Chris this week, spending more time than is reasonable working out how to keep the 90s TV references going..
Little by little the constituent parts of the next batch of Museum in a Box are turning up at HQ. We’ll know it’s Christmas here when the shelves are full of new stock. Thanks to the good folk at Pimoroni the cases are here and ready for assembly. We have a bag of bespoke standoffs, that needed more than a bit of head scratching to calculate how many factions of an inch we needed. As soon as the PCB’s arrive from Glasgow we’ll be in the workshop assembling, it’s not yet clear if elf costumes will be required.
While the boards are being assembled I’m still trying to get the UI updates finished off in time, the clock is ticking. It’d be great to have this tested ready for the new batch but the battle with web sockets in the ESP-idf continues and may yet go to a penalty shoot out.

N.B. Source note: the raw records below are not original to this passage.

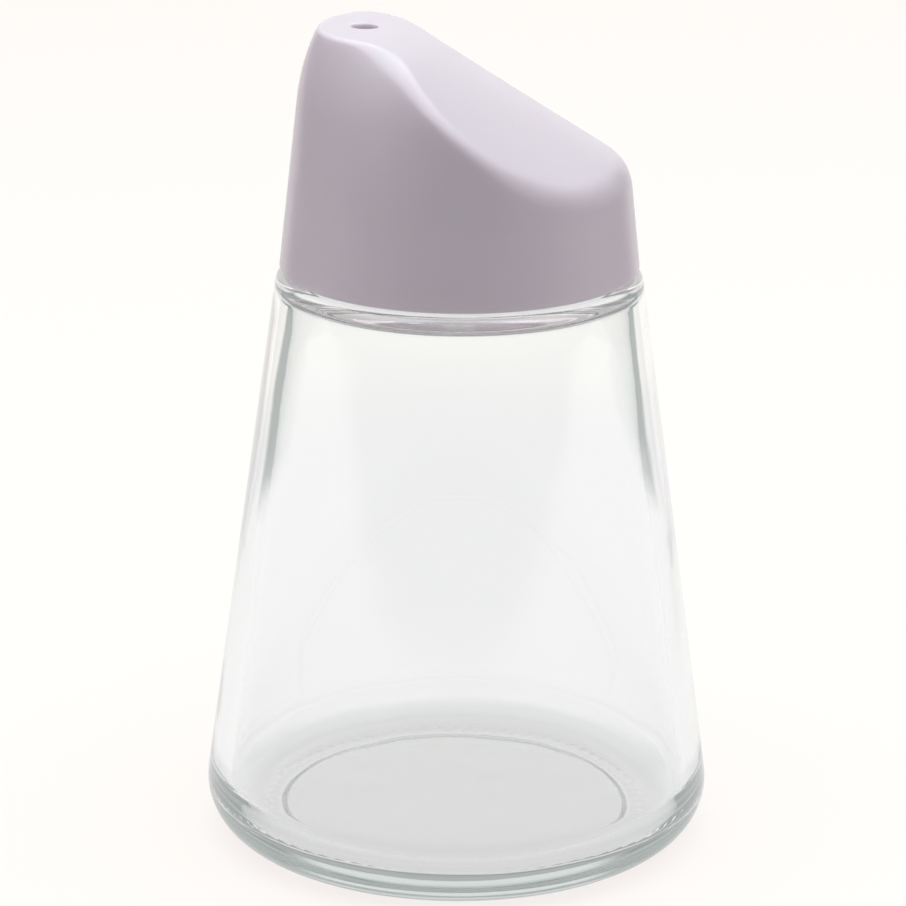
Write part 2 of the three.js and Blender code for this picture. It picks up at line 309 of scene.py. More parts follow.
share = scaled(tree, is_seen, FLOOR_GLOW_SHARE, 0, (-400, 300))
matt = new_node(tree, "ShaderNodeBsdfDiffuse", (200, 0))
paint = blended(tree, is_seen, FLOOR_BOUNCE, FLOOR_COLOUR, (0, 100))
tree.links.new(paint, matt.inputs["Color"])
glow = new_node(tree, "ShaderNodeEmission", (200, -200))
tree.links.new(colour, glow.inputs["Color"])
mixed = new_node(tree, "ShaderNodeMixShader", (400, 0))
floor_out = new_node(tree, "ShaderNodeOutputMaterial", (600, 0))
tree.links.new(share, mixed.inputs["Fac"])
tree.links.new(matt.outputs[0], mixed.inputs[1])
tree.links.new(glow.outputs[0], mixed.inputs[2])
tree.links.new(mixed.outputs[0], floor_out.inputs["Surface"])
floor.data.materials.append(floor_paint)
print("floor radius:", FLOOR_RADIUS)

# %% [markdown]
# ## Rounded outlines
#
# The jar, the seal and the pour hole are turned forms: one outline goes round the Z axis. Their outlines are
# straight lines with rounded corners. An arc could be drawn with a bevel on each corner, but a conic through
# the two tangent points gives the same arc, and its fullness can be worked out for any angle.

# %% Arcs and outlines
def conic(start, corner, end, weight, rows):
    """Curve from start to end that is tangent to both lines through the corner."""
    points = []
    for i in range(rows + 1):
        t = i / rows
        shares = ((1 - t) ** 2, 2 * weight * t * (1 - t), t**2)
        total = sum(shares)
        points.append((start * shares[0] + corner * shares[1] + end * shares[2]) / total)
    return points


def rounded(before, corner, after, radius, rows):
    """Arc that rounds the corner between two lines."""
    back, ahead = (before - corner).normalized(), (after - corner).normalized()
    half_turn = (math.pi - back.angle(ahead)) / 2
    reach = radius * math.tan(half_turn)
    return conic(corner + back * reach, corner, corner + ahead * reach, math.cos(half_turn), rows)


def outline(corners):
    """Points through corners: each (radius, height, rounding, rows round it, rows on the line before it)."""
    at = [Vector(corner[:2]) for corner in corners]
    points = []
    for i, (_, _, rounding, arc_rows, line_rows) in enumerate(corners):
        arc = rounded(at[i - 1], at[i], at[i + 1], rounding, arc_rows) if rounding else [at[i]]
        if points:
            start = points[-1]
            points += [start.lerp(arc[0], (k + 1) / line_rows) for k in range(line_rows - 1)]
        points += arc
    return points


sample = rounded(Vector((0, 0)), Vector((1, 0)), Vector((1, 1)), 0.2, 6)
print("rounded corner, points:", len(sample))

# %% [markdown]
# ## Turning an outline
#
# By hand, a turned form starts as a plane whose corners are merged into one point. That point is extruded
# from one place of the outline to the next, and the finished line is spun round the Z axis. The seam and the
# poles close when doubles are merged. Each point of the line keeps its number in an attribute named row, so
# that a later step can find, say, the rows of the neck.

# %% The lathe
DOUBLES = MM / 1000


def activate(piece):
    """Selects one object alone."""
    bpy.ops.object.select_all(action="DESELECT")
    piece.select_set(True)
    bpy.context.view_layer.objects.active = piece


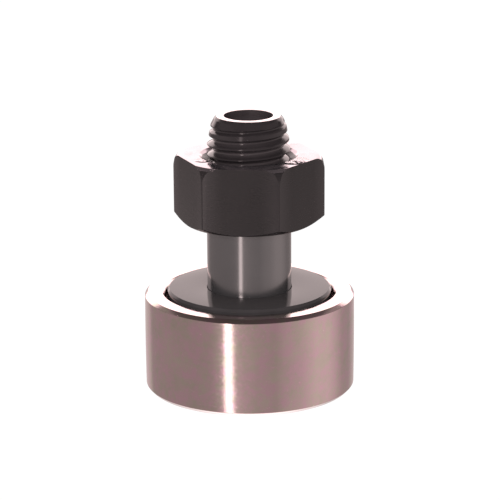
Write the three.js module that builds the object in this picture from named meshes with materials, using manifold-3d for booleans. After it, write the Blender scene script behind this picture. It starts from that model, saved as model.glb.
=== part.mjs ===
// A stud-type cam follower (track roller) standing on its head, stud upwards, with its hexagon nut.
// Millimetres, +Z up. The origin is the centre of the head's flat end face, on the stud's axis.
import * as THREE from 'three';
import { mergeVertices } from 'three/addons/utils/BufferGeometryUtils.js';
import Module from 'manifold-3d';

const wasm = await Module();
wasm.setup();

// --- Driving dimensions -------------------------------------------------------------------
const ROLLER_DIAMETER = 30;
const RING_WIDTH = 14;
const TOTAL_LENGTH = 40;
const FACE_TO_FACE = 15;          // the head's outer face to the end washer's outer face
const SHANK_DIAMETER = 12;
const THREAD_DIAMETER = 11.8;
const THREAD_PITCH = 1.5;
const RACEWAY_DIAMETER = 15;      // on the stud
const RING_BORE_DIAMETER = 20;    // the outer raceway
const NEEDLE_COUNT = 14;
const HEAD_DIAMETER = 23.44;
const GREASE_HOLE_DIAMETER = 6;
const NUT_ACROSS_FLATS = 18.7;
const NUT_HEIGHT = 9.6;
const NUT_SEAT_Z = 24.8;
const NUT_TURN = THREE.MathUtils.degToRad(-7);

// --- Sizes that follow from them ----------------------------------------------------------
const RUNNING_GAP = 0.04;
const PRESS_FIT_GAP = 0.03;       // left open, so that fitted pieces stay apart
const SMALL_CHAMFER = 0.2;
const FLANGE_THICKNESS = 2.6;
const HEAD_RADIUS = HEAD_DIAMETER / 2;
const SHANK_RADIUS = SHANK_DIAMETER / 2;
const RACEWAY_RADIUS = RACEWAY_DIAMETER / 2;
const RING_RADIUS = ROLLER_DIAMETER / 2;
const RING_BORE_RADIUS = RING_BORE_DIAMETER / 2;
const RING_BOTTOM = (FACE_TO_FACE - RING_WIDTH) / 2;
const RING_TOP = RING_BOTTOM + RING_WIDTH;
const MID_PLANE = FACE_TO_FACE / 2;
const PITCH_RADIUS = (RACEWAY_RADIUS + RING_BORE_RADIUS) / 2;
const NEEDLE_RADIUS = (RING_BORE_RADIUS - RACEWAY_RADIUS) / 2 - RUNNING_GAP;
const NEEDLE_LENGTH = 7.2;
const CAGE_LENGTH = 9.4;
const THREAD_RADIUS = THREAD_DIAMETER / 2;
const THREAD_DEPTH = 0.6134 * THREAD_PITCH;
const CORE_RADIUS = THREAD_RADIUS - THREAD_DEPTH;
const CORE_OVERLAP = 0.1;          // how far the ridge reaches into the core
const THREAD_START = 25;          // where the shank's shoulder begins
const ROUND_SEGMENTS = 48;
const NEEDLE_SEGMENTS = 16;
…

Another parcel we received this week was from the British Library. They have a large number of Museums in a Box across the country, one had been in an unfortunate accident. It was returned to us packed in a nest of shredded cardboard to see if we could save it. A little bit of soldering, some new lasercut box pieces and it’s ready to go back out to the library.

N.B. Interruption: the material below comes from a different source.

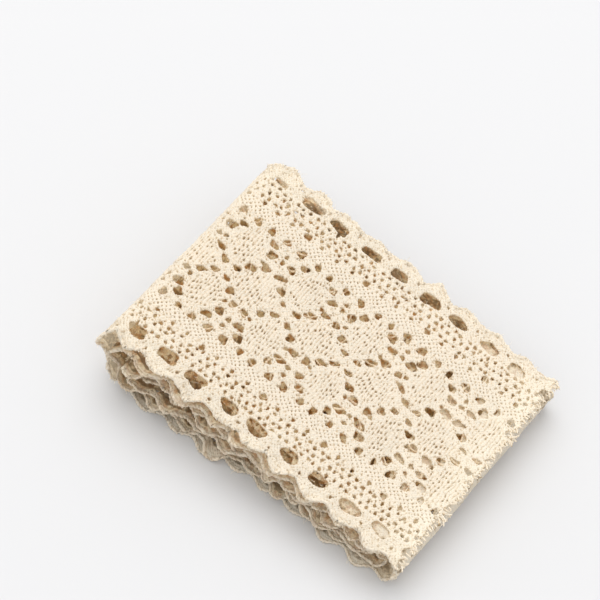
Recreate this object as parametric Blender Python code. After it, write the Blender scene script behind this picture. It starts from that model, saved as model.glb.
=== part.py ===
"""A length of ecru cotton lace trim, wound flat into a loose bundle.

The band has two scalloped edges, a row of beading slots inside each of them and a
trellis of solid diamonds down its middle. It is one piece of cloth, so it is one
solid: a flat pattern with its gaps cut out, carried along the folded centre line
and given the thickness of the lace.

Metres, +Z up. X runs along the bundle, Y across the band, and the bundle rests on
Z = 0 with its origin under the middle of its box.
"""
import math
from collections import namedtuple

import bmesh
import bpy
import numpy as np
from mathutils import Vector
from mathutils.geometry import delaunay_2d_cdt

MM = 0.001

# The lace laid out flat: s runs along it from the outer cut end, y across it
BEADING_PITCH = 12.5 * MM
REPEAT = 2.0 * BEADING_PITCH
FIRST_BEADING = 1.0 * BEADING_PITCH
FIRST_DIAMOND = 1.5 * BEADING_PITCH
HALF_WIDTH = 45.0 * MM
SCALLOP_DEPTH = 2.3 * MM
BEADING_LINE = 38.1 * MM
BEADING_SLOT = (7.8 * MM, 3.8 * MM)
TRELLIS_GAP = (4.6 * MM, 3.4 * MM)
TRELLIS_GAP_PLACE = (3.2 * MM, 9.4 * MM)
LACE_THICKNESS = 1.1 * MM

# No gap comes closer than this to a cut end
END_MARGIN = 1.5 * MM

# The cut ends are uneven by this much, in steps of about this width
CUT_JAG = 0.5 * MM
CUT_STEP = 9.0 * MM
CUT_TURN_PER_STEP = 2.4

# How the band lies. Runs are listed from the outer cut end, on top at the right, to
# the inner end. Level is the run's place in the pile, 0 being the lowest. The run
# goes from start_x to end_x and is pushed across the pile by start_y to end_y.
# Reach is how far the turn after the run bulges past the two run ends it joins.
Run = namedtuple("Run", "level start_x end_x start_y end_y reach")
RUNS = (
    Run(level=6, start_x=60.8, end_x=-55.0, start_y=0.0, end_y=0.0, reach=9.2),
    Run(level=0, start_x=-43.5, end_x=51.5, start_y=-1.8, end_y=-0.2, reach=8.6),
    Run(level=5, start_x=51.5, end_x=-50.0, start_y=1.0, end_y=-0.6, reach=6.4),
    Run(level=1, start_x=-44.5, end_x=49.0, start_y=-1.5, end_y=0.8, reach=5.6),
    Run(level=4, start_x=49.0, end_x=-48.2, start_y=1.8, end_y=-0.4, reach=4.2),
    Run(level=2, start_x=-44.0, end_x=46.5, start_y=-1.2, end_y=1.3, reach=2.8),
    Run(level=3, start_x=46.5, end_x=-45.8, start_y=0.7, end_y=1.2, reach=0.0),
)
LEVEL_PITCH = 3.4 * MM

# The pile stands higher at its loose left end than at its right end, and the turns
# inside the outermost one sag there by this share of their height
LEFT_END_LIFT = 0.28
BUNDLE_HALF_LENGTH = 60.0 * MM
INNER_SAG = 0.18
SAG_START = -34.0 * MM
SAG_LENGTH = 14.0 * MM

# Slow swells of the layers, and the limp edges that droop in scallops
SWELL_HEIGHT = 0.45 * MM
SWELL_LENGTH = 148.0 * MM
SWELL_BREADTH = 114.0 * MM
SWELL_START = (1.1, -0.4)
EDGE_DROOP = 0.9 * MM
DROOP_WIDTH = 9.0 * MM
EDGE_RIPPLE = 0.35 * MM

# How finely the shape is cut into facets
STRAIGHT_STEP = BEADING_PITCH
TURN_STEP = 2.4 * MM
FEWEST_TURN_STEPS = 5
COLUMNS_TO_BEADING = 3
CLEAR_OF_GAPS = 1.0 * MM
CURVE_POINTS = 48
MERGE_DISTANCE = 0.0001 * MM

# Points to a scallop and sides to a gap, first on the runs and then in the turns
SCALLOP_STEPS = (4, 6)
SLOT_SIDES = (6, 10)
GAP_SIDES = (4, 8)

LACE_COLOR = (0.87, 0.78, 0.63, 1.0)
LACE_ROUGHNESS = 0.92


def remove_scene_objects():
    """Start from an empty scene."""
    for old in list(bpy.data.objects):
        bpy.data.objects.remove(old, do_unlink=True)


def run_height(run):
    """Height of a run's middle surface above the lowest run's."""
    return run.level * LEVEL_PITCH


def centre_line():
    """Follow the runs and turns: arrays of s, x, height and sideways push, and the turns' spans."""
    points = []
    turns = []
    for place, run in enumerate(RUNS):
        height = run_height(run)
        points.append((run.start_x * MM, height, run.start_y * MM))
        points.append((run.end_x * MM, height, run.end_y * MM))
        if place + 1 == len(RUNS):
            break
        after = RUNS[place + 1]
        outward = math.copysign(run.reach * MM, run.end_x)
        turns.append((len(points) - 1, len(points) + CURVE_POINTS - 1))
        for step in range(1, CURVE_POINTS):
            angle = math.pi * step / CURVE_POINTS
            part = (1.0 - math.cos(angle)) / 2.0
            x = run.end_x * MM + part * (after.start_x - run.end_x) * MM + outward * math.sin(angle)
            z = height + part * (run_height(after) - height)
            push = run.end_y * MM + part * (after.start_y - run.end_y) * MM
            points.append((x, z, push))
    line = np.array(points)
    steps = np.hypot(np.diff(line[:, 0]), np.diff(line[:, 1]))
    along = np.concatenate([[0.0], np.cumsum(steps)])
    spans = [(along[first], along[last]) for first, last in turns]
    return along, line, spans


ALONG, LINE, TURN_SPANS = centre_line()
FLAT_LENGTH = ALONG[-1]

# From here on the band lies inside its outermost turns
INNER_START = TURN_SPANS[1][1]


def in_turn(s):
    """Whether a place along the lace lies in a turn."""
    return any(first - TURN_STEP < s < last + TURN_STEP for first, last in TURN_SPANS)


def half_width_at(s):
    """Half the width at s, widest beside each beading slot."""
    wave = math.sin(math.pi * (s - FIRST_BEADING) / BEADING_PITCH) ** 2
    return HALF_WIDTH - SCALLOP_DEPTH * wave


def edge_places():
    """Places along the edges, closer together in the turns."""
    count = int(FLAT_LENGTH / BEADING_PITCH)
    places = []
    for lobe in range(count + 1):
        start = lobe * BEADING_PITCH
        steps = SCALLOP_STEPS[in_turn(start + BEADING_PITCH / 2.0)]
        places += [start + BEADING_PITCH * step / steps for step in range(steps)]
    inside = [s for s in places if END_MARGIN < s < FLAT_LENGTH - END_MARGIN]
    return [0.0] + inside + [FLAT_LENGTH]


def outline():
    """The lace's outer outline, both scalloped edges and both cut ends."""
    places = edge_places()
    near = [(s, -half_width_at(s)) for s in places]
    far = [(s, half_width_at(s)) for s in reversed(places)]
    return near + cut_end(FLAT_LENGTH, upward=True) + far + cut_end(0.0, upward=False)


def cut_end(s, upward):
    """Points of an uneven cut from edge to edge."""
    reach = half_width_at(s)
    count = int(2.0 * reach / CUT_STEP)
    points = []
    for step in range(1, count):
        y = -reach + 2.0 * reach * step / count
        inward = CUT_JAG * (1.0 + math.sin(CUT_TURN_PER_STEP * step)) * (-1.0 if upward else 1.0)
        points.append((s + inward, y))
    return points if upward else points[::-1]


def oval(s, y, size, sides):
    """A pointed oval gap of the given number of sides."""
    points = []
    for corner in range(sides):
        angle = 2.0 * math.pi * corner / sides
        points.append((s + size[0] / 2.0 * math.cos(angle), y + size[1] / 2.0 * math.sin(angle)))
    return points


def gaps():
    """Every gap that is cut through: the beading slots and the largest gaps of the trellis."""
    found = []
    margin = BEADING_SLOT[0] / 2.0 + END_MARGIN
    s = FIRST_BEADING
    while s < FLAT_LENGTH - margin:
        sides = SLOT_SIDES[in_turn(s)]
        found += [oval(s, side * BEADING_LINE, BEADING_SLOT, sides) for side in (-1.0, 1.0)]
        s += BEADING_PITCH
    s = FIRST_DIAMOND
    while s < FLAT_LENGTH - margin:
        sides = GAP_SIDES[in_turn(s)]
        for along in (-1.0, 1.0):
            place = s + along * TRELLIS_GAP_PLACE[0]
            found += [oval(place, side * TRELLIS_GAP_PLACE[1], TRELLIS_GAP, sides) for side in (-1.0, 1.0)]
        s += REPEAT
    return found


def inner_places():
    """Places of the rows of facets between the gaps, close together in the turns."""
    places = []
    s = BEADING_PITCH / 2.0
    while s < FLAT_LENGTH - BEADING_PITCH / 4.0:
        if not in_turn(s):
            places.append(s)
        s += STRAIGHT_STEP
    for first, last in TURN_SPANS:
        count = max(FEWEST_TURN_STEPS, round((last - first) / TURN_STEP))
        places += [first + (last - first) * step / count for step in range(count + 1)]
    return sorted(places)


def inner_points(holes):
    """Points that carry the folds, away from the gaps and the edges."""
    centres = np.array([np.mean(hole, axis=0) for hole in holes])
    sizes = np.array([np.ptp(hole, axis=0) for hole in holes]) / 2.0 + CLEAR_OF_GAPS
    points = []
    for s in inner_places():
        for column in range(-COLUMNS_TO_BEADING, COLUMNS_TO_BEADING + 1):
            y = BEADING_LINE * column / COLUMNS_TO_BEADING
            nearness = np.hypot(*((np.array((s, y)) - centres) / sizes).T)
            if nearness.min() > 1.0:
                points.append((s, y))
    return points


def flat_pattern():
    """The flat lace as points and triangles, its gaps left out."""
    holes = gaps()
    loops = [outline()] + holes
    points = []
    edges = []
    for loop in loops:
        first = len(points)
        points += loop
        edges += [(first + step, first + (step + 1) % len(loop)) for step in range(len(loop))]
    owner = np.repeat(np.arange(len(loops)), [len(loop) for loop in loops])
    points += inner_points(holes)
    owner = np.concatenate([owner, np.zeros(len(points) - len(owner), dtype=int)])
    flat, _, faces, sources, _, _ = delaunay_2d_cdt(
        [Vector(point) for point in points], edges, [], 1, MERGE_DISTANCE)
    owners = [max(owner[source] for source in origin) for origin in sources]
    kept = []
    for face in faces:
        belongs = {owners[corner] for corner in face}
        if len(belongs) > 1 or belongs == {0}:
            kept.append(face)
    return flat, kept


def smooth_step(value):
    """Rise softly from 0 to 1 as value does."""
    value = min(1.0, max(0.0, value))
    return value * value * (3.0 - 2.0 * value)


def direction_at(s):
    """The centre line's direction in X and Z at s."""
    reach = LACE_THICKNESS / 4.0
    before = [np.interp(s - reach, ALONG, LINE[:, column]) for column in (0, 1)]
    ahead = [np.interp(s + reach, ALONG, LINE[:, column]) for column in (0, 1)]
    step = np.array(ahead) - np.array(before)
    return step / np.linalg.norm(step)


def lift(x, y, height):
    """Raise a place of the pile: its loose left end, its swells and its drooping edges."""
    risen = height * (1.0 - LEFT_END_LIFT * x / BUNDLE_HALF_LENGTH)
    share = smooth_step(height / (2.0 * LEVEL_PITCH))
    swell = math.sin(2.0 * math.pi * x / SWELL_LENGTH + SWELL_START[0])
    swell *= math.cos(2.0 * math.pi * y / SWELL_BREADTH + SWELL_START[1])
    droop = smooth_step((abs(y) - HALF_WIDTH + DROOP_WIDTH) / DROOP_WIDTH)
    return risen + share * (SWELL_HEIGHT * swell - EDGE_DROOP * droop)


def place_on_folds(s, y):
    """Carry a point of the flat lace to its place in the folded bundle."""
    x, height, push = (np.interp(s, ALONG, LINE[:, column]) for column in range(3))
    dx, dz = direction_at(s)
    if s > INNER_START:
        height *= 1.0 - INNER_SAG * smooth_step((SAG_START - x) / SAG_LENGTH)
    share = smooth_step(height / LEVEL_PITCH)
    at_edge = smooth_step((abs(y) - HALF_WIDTH + DROOP_WIDTH) / DROOP_WIDTH)
    ripple = share * at_edge * EDGE_RIPPLE * math.cos(2.0 * math.pi * (s - FIRST_BEADING) / BEADING_PITCH)
    x += ripple * dz
    height -= ripple * abs(dx)
    return Vector((x, y + push, LACE_THICKNESS / 2.0 + lift(x, y, height)))


def lace_material():
    """Unbleached cotton."""
    material = bpy.data.materials.new("ecru_cotton")
    material.use_nodes = True
    shader = material.node_tree.nodes["Principled BSDF"]
    shader.inputs["Base Color"].default_value = LACE_COLOR
    shader.inputs["Roughness"].default_value = LACE_ROUGHNESS
    shader.inputs["Metallic"].default_value = 0.0
    return material


def build_lace():
    """The whole band as one sheet on its folds, thickened to the lace's own thickness."""
    flat, faces = flat_pattern()
    shape = bmesh.new()
    corners = [shape.verts.new(place_on_folds(point.x, point.y)) for point in flat]
    for face in faces:
        shape.faces.new([corners[corner] for corner in face])
    loose = [corner for corner in shape.verts if not corner.link_faces]
    bmesh.ops.delete(shape, geom=loose, context="VERTS")
    mesh = bpy.data.meshes.new("lace_trim")
    shape.to_mesh(mesh)
    shape.free()
    mesh.materials.append(lace_material())
    lace = bpy.data.objects.new("lace_trim", mesh)
    bpy.context.collection.objects.link(lace)
    thicken = lace.modifiers.new("lace thickness", "SOLIDIFY")
    thicken.thickness = LACE_THICKNESS
    thicken.offset = 0.0
    return lace


def main():
    remove_scene_objects()
    build_lace()


main()
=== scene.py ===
import math
from collections import namedtuple

import bpy
import numpy as np
from mathutils import Matrix, Vector


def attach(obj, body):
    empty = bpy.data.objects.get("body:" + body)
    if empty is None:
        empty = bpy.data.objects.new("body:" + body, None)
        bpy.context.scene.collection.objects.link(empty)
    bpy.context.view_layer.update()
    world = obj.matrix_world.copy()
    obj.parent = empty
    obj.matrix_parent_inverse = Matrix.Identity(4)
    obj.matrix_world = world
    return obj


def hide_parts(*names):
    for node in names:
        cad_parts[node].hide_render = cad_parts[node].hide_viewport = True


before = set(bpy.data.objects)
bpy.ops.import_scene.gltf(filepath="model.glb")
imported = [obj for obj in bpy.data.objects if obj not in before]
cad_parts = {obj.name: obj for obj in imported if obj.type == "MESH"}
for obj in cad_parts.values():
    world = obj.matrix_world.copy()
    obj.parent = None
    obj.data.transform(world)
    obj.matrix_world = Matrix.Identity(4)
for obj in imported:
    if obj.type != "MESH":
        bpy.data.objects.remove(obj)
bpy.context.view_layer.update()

# The looks of a length of ecru cotton lace trim, wound flat into a loose bundle.
# The lace is drawn flat, s along it and y across it, and carried onto the same folds
# as the solid that it replaces. Lengths are in metres unless a name says pitches.

MM = 0.001

# The lace laid out flat
BEADING_PITCH = 12.5 * MM
REPEAT = 2.0 * BEADING_PITCH
FIRST_BEADING = 1.0 * BEADING_PITCH
FIRST_DIAMOND = 1.5 * BEADING_PITCH
HALF_WIDTH = 45.0 * MM
SCALLOP_DEPTH = 2.3 * MM
LACE_THICKNESS = 1.1 * MM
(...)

Adrian has earwormed himself with Neil Diamond this week, as he’s finished off the heart light he’d started on last week.
He continued the repurposing waste theme, harvesting a small rechargeable li-ion battery from a disposable vape and wiring it up with a small toggle switch from the DoES Liverpool parts bin.
The finished unit makes a nice bright pink heart to sit atop of the transmitter for the lead soundsystem bike on our group rides, so the chasing receiver bike can keep track of it and make sure they’re in range.
He also spent some time in FreeCAD designing a mount for a bike light for the ligra projector he showed last week. In the end the bike ride he was building it for was postponed due to the weather, so hopefully there’ll be a photo of it when that’s rescheduled.
And wrapping his week up, he went along to the Liverpool Synth Meeup on Saturday and worked out how to get an ESP32C3 hooked up to a small I2S DAC and amp, and then get it to make sounds from some Circuit Python code. There might be more on that in the future, but it’s something of a back-burner R&D project.